GIVEN INFORMATION -
## BEGIN

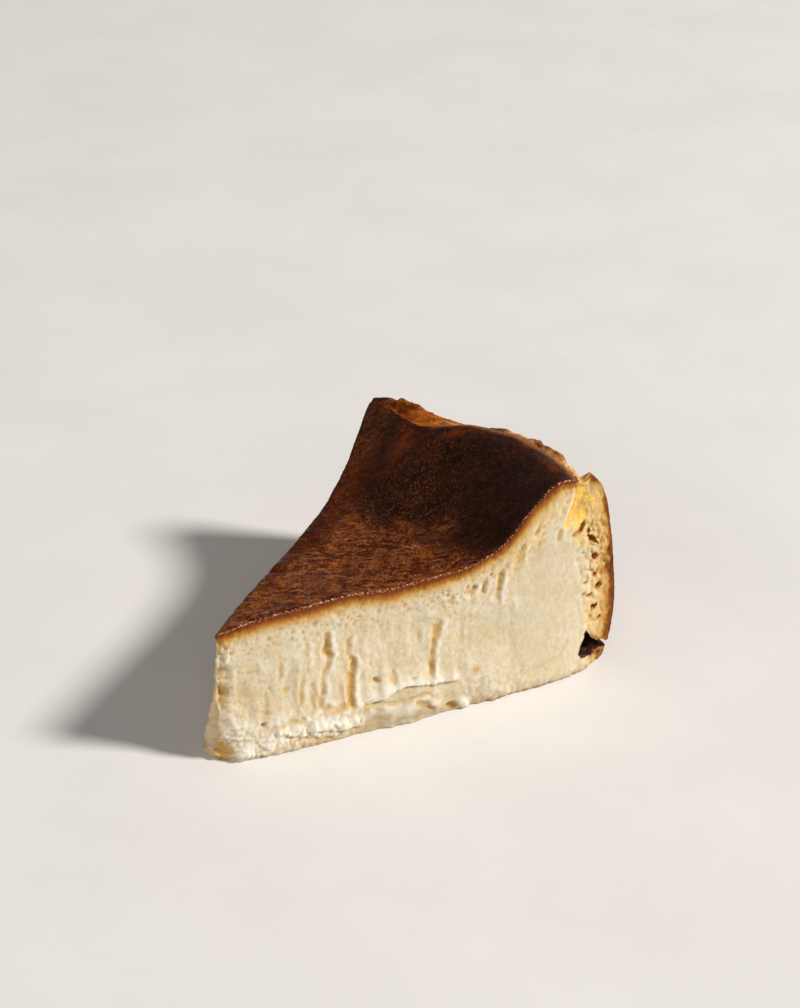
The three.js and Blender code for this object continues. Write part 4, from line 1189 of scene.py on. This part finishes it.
gold = np.maximum(gold, upper_gold)
give("gold", np.clip(gold, 0, 1) * (0.94 - 0.3 * moved_off))
to_notch = distance_to_line(s, z, NOTCH_OUTLINE + NOTCH_OUTLINE[:1])
notch_edge = bump(to_notch, 0.9) * ease(s - 107, 3) * near_face
bottom = ease(0.9 - z + 0.5 * noise(s / 1.4, 0.5, 125), 0.8) * ease(s - 66, 12) * 0.75
flap = ease(s - 109.5 + 0.8 * noise(s, z, 126), 3) * ease(4.6 - z, 1.5) * near_face * 0.85
give("scorch", np.where(moved_off, 0, np.clip(notch_edge + bottom + flap, 0, 1)))
give("burnt", np.clip(ease(z - 38, 12) * 0.85 + 0.45 * ease(8 - z, 7), 0, 1))
climb = np.clip(z / 54, 0, 1)
crease = np.zeros(count)
for at, lean, strength in PLEATS:
    off = t - at - lean * climb
    folds = strength * bump(off, 0.012), 0.7 * strength * bump(off - 0.052, 0.008)
    crease = np.maximum(crease, np.maximum(*folds))
give("crease", crease)
give("inside", moved_off)

mesh.polygons.foreach_set("use_smooth", np.ones(len(mesh.polygons), bool))
mesh.set_sharp_from_angle(angle=SHARP)
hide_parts("cheesecake_slice")
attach(slice_piece, "root")

# ---- Floor, light and camera ----
FLOOR_REACH = 4.0  # metres from the middle to each side
corners = [(x * FLOOR_REACH, y * FLOOR_REACH, 0) for x, y in ((-1, -1), (1, -1), (1, 1), (-1, 1))]
floor_mesh = bpy.data.meshes.new("floor")
floor_mesh.from_pydata(corners, [], [(0, 1, 2, 3)])
floor = put("floor", floor_mesh)
stone = Graph("pale_floor", Specular_IOR_Level=0.2)
cloudy = stone.blend(stone.noise(60, 4, 0.6), 0.35, 0.65, (0.785, 0.755, 0.725), (0.815, 0.785, 0.755))
floor_mesh.materials.append(stone.finish(cloudy, 0.9))

CAMERA_AIM = (132.5, 56.6, 0.0)
CAMERA_AZIMUTH, CAMERA_ELEVATION, CAMERA_DISTANCE = -47.8, 28.9, 743.0
CAMERA_PIXELS = 2400.0  # focal length in pixels
LONG_SIDE, SENSOR = 1008, 36  # the picture's longer side: pixels, and millimetres of sensor
LIGHT_DISTANCE = 5.0


def direction(azimuth, elevation):
    """From the object towards a camera or light. Azimuth 0 stands on the -Y side."""
    a, e = math.radians(azimuth), math.radians(elevation)
    return Vector((math.sin(a) * math.cos(e), -math.cos(a) * math.cos(e), math.sin(e)))


def stand(obj, position, towards):
    """Set an object at a place, looking against a direction."""
    obj.location = position
    obj.rotation_mode = "QUATERNION"
    obj.rotation_quaternion = (-towards).to_track_quat("-Z", "Y")


back = direction(CAMERA_AZIMUTH, CAMERA_ELEVATION)
aim = Vector(np.array(CAMERA_AIM) + AXIS_SHIFT) * MM
camera_data = bpy.data.cameras.new("camera")
camera_data.sensor_width = SENSOR
camera_data.lens = CAMERA_PIXELS * SENSOR / LONG_SIDE
camera_data.clip_start, camera_data.clip_end = 0.01, 20
camera = put("camera", camera_data)
stand(camera, aim + back * CAMERA_DISTANCE * MM, back)
bpy.context.scene.camera = camera


def area_light(name, turn, elevation, size, power, colour):
    """A round light LIGHT_DISTANCE metres away, turned from the camera's azimuth."""
    data = bpy.data.lights.new(name, "AREA")
    data.shape = "DISK"
    data.size = size
    data.energy = power
    data.color = colour
    towards = direction(CAMERA_AZIMUTH + turn, elevation)
    stand(put(name, data), towards * LIGHT_DISTANCE, towards)


area_light("key", 80, 38, 1.0, 296, (1.0, 0.985, 0.965))
area_light("side_fill", -70, 22, 3.0, 30, (1.0, 0.93, 0.82))
area_light("front_fill", -8, 27, 4.2, 68, (1.0, 0.985, 0.97))
world = bpy.data.worlds.new("studio")
world.use_nodes = True
sky = world.node_tree.nodes["Background"]
sky.inputs["Color"].default_value = (1.0, 0.985, 0.97, 1)
sky.inputs["Strength"].default_value = 0.12
bpy.context.scene.world = world
bpy.context.scene.view_settings.view_transform = "Standard"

## END

TO BE DONE - Print the complete listing again, exactly as it stands.

TASK RESULT -
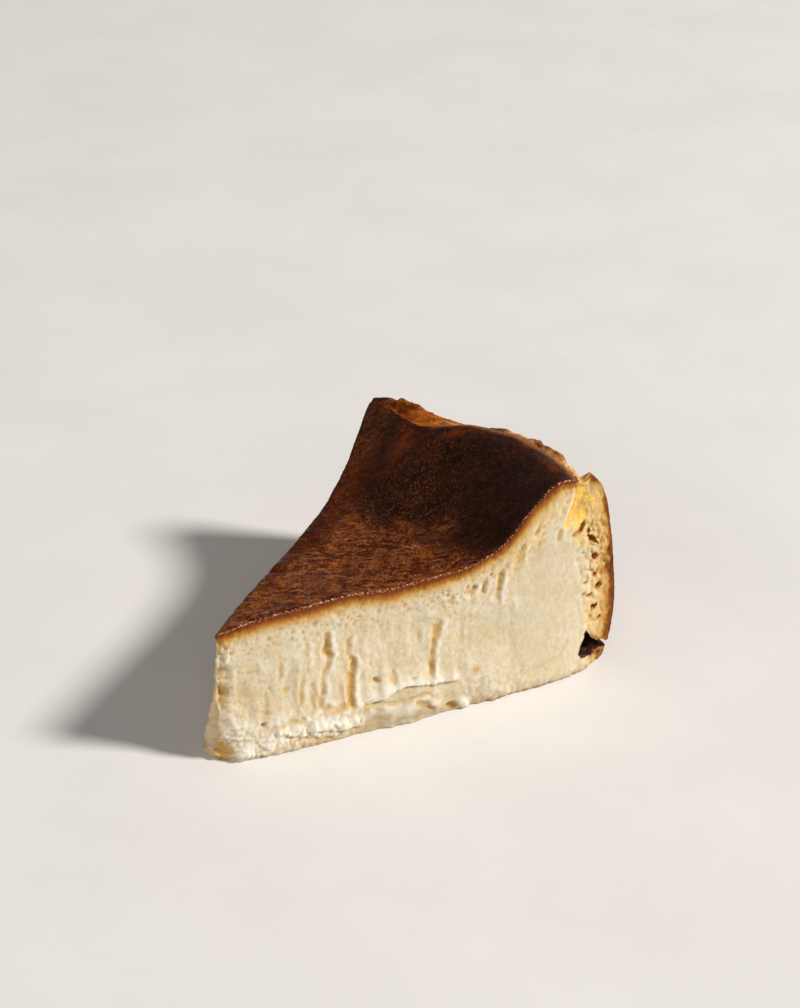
The three.js and Blender code for this object continues. Write part 4, from line 1189 of scene.py on. This part finishes it.
gold = np.maximum(gold, upper_gold)
give("gold", np.clip(gold, 0, 1) * (0.94 - 0.3 * moved_off))
to_notch = distance_to_line(s, z, NOTCH_OUTLINE + NOTCH_OUTLINE[:1])
notch_edge = bump(to_notch, 0.9) * ease(s - 107, 3) * near_face
bottom = ease(0.9 - z + 0.5 * noise(s / 1.4, 0.5, 125), 0.8) * ease(s - 66, 12) * 0.75
flap = ease(s - 109.5 + 0.8 * noise(s, z, 126), 3) * ease(4.6 - z, 1.5) * near_face * 0.85
give("scorch", np.where(moved_off, 0, np.clip(notch_edge + bottom + flap, 0, 1)))
give("burnt", np.clip(ease(z - 38, 12) * 0.85 + 0.45 * ease(8 - z, 7), 0, 1))
climb = np.clip(z / 54, 0, 1)
crease = np.zeros(count)
for at, lean, strength in PLEATS:
    off = t - at - lean * climb
    folds = strength * bump(off, 0.012), 0.7 * strength * bump(off - 0.052, 0.008)
    crease = np.maximum(crease, np.maximum(*folds))
give("crease", crease)
give("inside", moved_off)

mesh.polygons.foreach_set("use_smooth", np.ones(len(mesh.polygons), bool))
mesh.set_sharp_from_angle(angle=SHARP)
hide_parts("cheesecake_slice")
attach(slice_piece, "root")

# ---- Floor, light and camera ----
FLOOR_REACH = 4.0  # metres from the middle to each side
corners = [(x * FLOOR_REACH, y * FLOOR_REACH, 0) for x, y in ((-1, -1), (1, -1), (1, 1), (-1, 1))]
floor_mesh = bpy.data.meshes.new("floor")
floor_mesh.from_pydata(corners, [], [(0, 1, 2, 3)])
floor = put("floor", floor_mesh)
stone = Graph("pale_floor", Specular_IOR_Level=0.2)
cloudy = stone.blend(stone.noise(60, 4, 0.6), 0.35, 0.65, (0.785, 0.755, 0.725), (0.815, 0.785, 0.755))
floor_mesh.materials.append(stone.finish(cloudy, 0.9))

CAMERA_AIM = (132.5, 56.6, 0.0)
CAMERA_AZIMUTH, CAMERA_ELEVATION, CAMERA_DISTANCE = -47.8, 28.9, 743.0
CAMERA_PIXELS = 2400.0  # focal length in pixels
LONG_SIDE, SENSOR = 1008, 36  # the picture's longer side: pixels, and millimetres of sensor
LIGHT_DISTANCE = 5.0


def direction(azimuth, elevation):
    """From the object towards a camera or light. Azimuth 0 stands on the -Y side."""
    a, e = math.radians(azimuth), math.radians(elevation)
    return Vector((math.sin(a) * math.cos(e), -math.cos(a) * math.cos(e), math.sin(e)))


def stand(obj, position, towards):
    """Set an object at a place, looking against a direction."""
    obj.location = position
    obj.rotation_mode = "QUATERNION"
    obj.rotation_quaternion = (-towards).to_track_quat("-Z", "Y")


back = direction(CAMERA_AZIMUTH, CAMERA_ELEVATION)
aim = Vector(np.array(CAMERA_AIM) + AXIS_SHIFT) * MM
camera_data = bpy.data.cameras.new("camera")
camera_data.sensor_width = SENSOR
camera_data.lens = CAMERA_PIXELS * SENSOR / LONG_SIDE
camera_data.clip_start, camera_data.clip_end = 0.01, 20
camera = put("camera", camera_data)
stand(camera, aim + back * CAMERA_DISTANCE * MM, back)
bpy.context.scene.camera = camera


def area_light(name, turn, elevation, size, power, colour):
    """A round light LIGHT_DISTANCE metres away, turned from the camera's azimuth."""
    data = bpy.data.lights.new(name, "AREA")
    data.shape = "DISK"
    data.size = size
    data.energy = power
    data.color = colour
    towards = direction(CAMERA_AZIMUTH + turn, elevation)
    stand(put(name, data), towards * LIGHT_DISTANCE, towards)


area_light("key", 80, 38, 1.0, 296, (1.0, 0.985, 0.965))
area_light("side_fill", -70, 22, 3.0, 30, (1.0, 0.93, 0.82))
area_light("front_fill", -8, 27, 4.2, 68, (1.0, 0.985, 0.97))
world = bpy.data.worlds.new("studio")
world.use_nodes = True
sky = world.node_tree.nodes["Background"]
sky.inputs["Color"].default_value = (1.0, 0.985, 0.97, 1)
sky.inputs["Strength"].default_value = 0.12
bpy.context.scene.world = world
bpy.context.scene.view_settings.view_transform = "Standard"